The Daily Gamecock

Opinion: Instagram is better without pressure of likes

If you’ve updated Instagram recently, you might be confused to find that you can no longer view how many likes other accounts receive on their posts. 

No, it’s not a glitch. It’s not a trick of the eye. Instagram actually privatized its likes, so the only likes and views you can see are your own. 

On Nov. 8, the company’s CEO Adam Mosseri announced on Twitter that the platform would expand its testing of hiding likes to “include a small portion of people in the US.” Instagram already experimented with making its likes private in several different countries, including Australia, Brazil, Canada, Ireland, Italy, Japan and New Zealand, according to Thrillist. 

This change can bring a lot of good. Instagram can become stronger, less stressful and more welcoming because of it. The network is stepping in a more socially conscious direction, away from the toxicity of a society enamored with likes and validated by numbers. 
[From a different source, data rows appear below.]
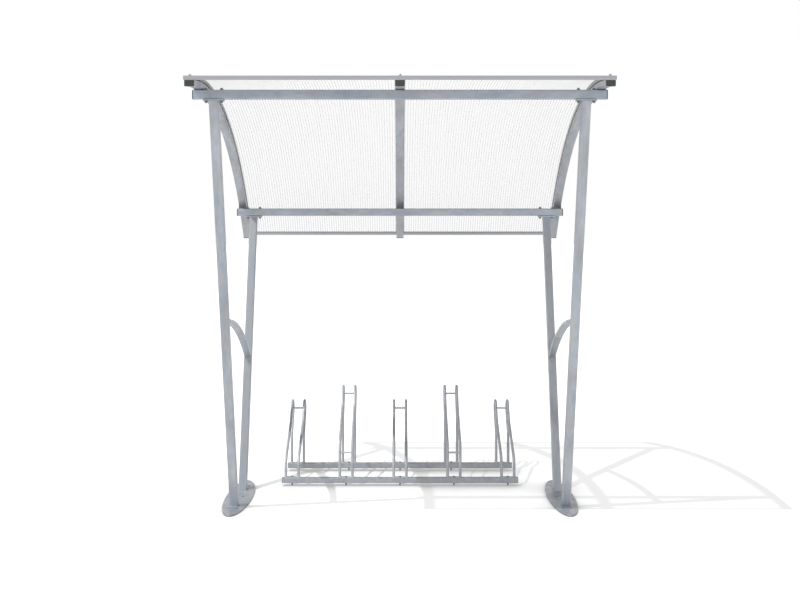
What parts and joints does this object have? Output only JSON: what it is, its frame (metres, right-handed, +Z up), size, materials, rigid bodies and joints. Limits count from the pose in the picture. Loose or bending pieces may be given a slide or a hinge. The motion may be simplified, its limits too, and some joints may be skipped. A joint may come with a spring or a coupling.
{
  "type": "bike shelter",
  "caption": "Open bike shelter: two leaning V frames of square tube on oval foot plates carry a curved multiwall roof over a low and high wheel rack.",
  "frame": {"origin": "on the ground, under the middle of the bounding box", "axes": "+X to the right seen from the open front, +Y from the front to the back, +Z up"},
  "size_m": [2.224, 2.2058, 2.5011],
  "materials": {
    "galvanised_steel": "hot-dip galvanised, matt with faint spangle",
    "galvanised_rack": "hot-dip galvanised, smooth",
    "zinc_bolts": "zinc plated, dull",
    "aluminium_bar": "mill finish",
    "black_plastic": "moulded plastic and rubber, matt",
    "multiwall_sheet": "clear to opal multiwall polycarbonate"
  },
  "bodies": {
    "root": {"front_edge_bar": "aluminium_bar", "front_purlin": "galvanised_steel", "front_purlin_bolts": "zinc_bolts", "front_purlin_caps": "black_plastic", "front_rib_caps": "black_plastic", "front_rib_pads": "black_plastic", "left_brace": "galvanised_steel", "left_cover_strip": "aluminium_bar", "left_foot_plate": "galvanised_steel", "left_front_flange": "galvanised_steel", "left_front_leg": "galvanised_steel", "left_gasket": "black_plastic", "left_rear_flange": "galvanised_steel", "left_rear_leg": "galvanised_steel", "left_rib": "galvanised_steel", "left_roof_sheet": "multiwall_sheet", "left_side_bar": "aluminium_bar", "middle_cover_strip": "aluminium_bar", "middle_gasket": "black_plastic", "middle_rib": "galvanised_steel", "rack_front_bolts": "zinc_bolts", "rack_front_rail": "galvanised_rack", "rack_rear_bolts": "zinc_bolts", "rack_rear_rail": "galvanised_rack", "rear_edge_bar": "aluminium_bar", "rear_purlin": "galvanised_steel", "rear_purlin_bolts": "zinc_bolts", "rear_purlin_caps": "black_plastic", "rear_rib_caps": "black_plastic", "rear_rib_cleats": "black_plastic", "right_brace": "galvanised_steel", "right_cover_strip": "aluminium_bar", "right_foot_plate": "galvanised_steel", "right_front_flange": "galvanised_steel", "right_front_leg": "galvanised_steel", "right_gasket": "black_plastic", "right_rear_flange": "galvanised_steel", "right_rear_leg": "galvanised_steel", "right_rib": "galvanised_steel", "right_roof_sheet": "multiwall_sheet", "right_side_bar": "aluminium_bar", "wheel_holder_1": "galvanised_rack", "wheel_holder_2": "galvanised_rack", "wheel_holder_3": "galvanised_rack", "wheel_holder_4": "galvanised_rack", "wheel_holder_5": "galvanised_rack"}
  },
  "joints": []
}
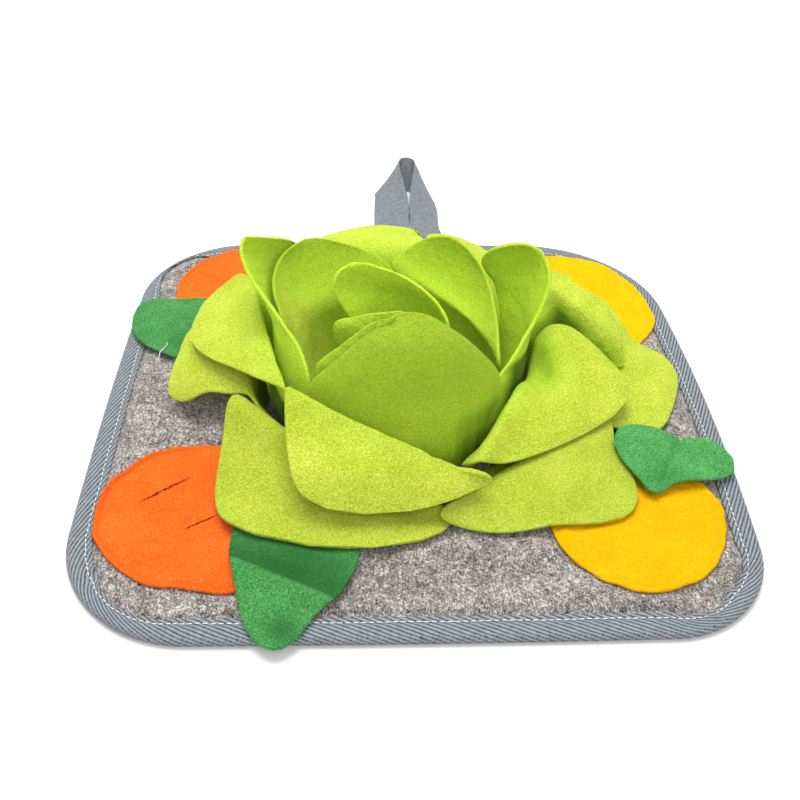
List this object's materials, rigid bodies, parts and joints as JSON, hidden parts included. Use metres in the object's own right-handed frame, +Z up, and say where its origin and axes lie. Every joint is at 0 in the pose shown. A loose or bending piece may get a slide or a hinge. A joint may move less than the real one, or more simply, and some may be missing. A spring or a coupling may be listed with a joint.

"The idea is to try to depressurize Instagram, make it less of a competition, give people more space to focus on connecting with people that they love, things that inspire them,” Mosseri said at the 2019 WIRED25 Summit

Now users won’t have to worry about choosing optimal posting times or wonder why their latest post garnered significantly less likes. Influencers can focus on improving the quality of their content, instead of their count statistics. Celebrities can spend more time expanding their brands and connecting with fans.  

The only drawback of this removal is the impact it could have on businesses and influencers, since data from likes is used to enlarge followings and meld more appealing content to target audiences. 

However, it doesn’t have to hurt these groups because follower counts will still be displayed and accounts can benefit from being less dependent on likes. An influx of likes doesn’t automatically equate to increasing profits or success. There are many different factors that go into maintaining an effective presence on social media. For one, comments are a vital part of assessing feedback from followers and the public for creators. 

In a tweet, social media marketing strategist Karen Civil argued that likes no longer contributing to exposure will force accounts to engage in more authentic work. “This move is to make Instagram a safer place and to stop users from allowing "likes" to dictate their content,” she wrote. 

Another positive aspect of deleting Instagram likes is the promising influence it could have on mental health. 

In 2017, Time reported a study that established Instagram as the “worst social media network for mental health.” The study found the network to be "associated with high levels of anxiety, depression, bullying and FOMO, or the "fear of missing out."”

During the Summit conference, Mosseri referenced the platform bringing awareness to some of the issues it had a hand in perpetuating. “We will make decisions that hurt the business if they’re good for people’s well-being and health because it has to be good for the business over the long run.”  

For so many of us, likes can wreck our self-esteem and cause us to unfairly compare ourselves to our peers. Instagram was predominantly created for sharing content and expression with others, but has become a monster that feeds off insecurity and makes people feel inadequate because they didn’t reach a certain like count. 

Hopefully this transformation will encourage people to prioritize connections and substance, rather than letting something as superficial as a heart on a picture determine their self-worth.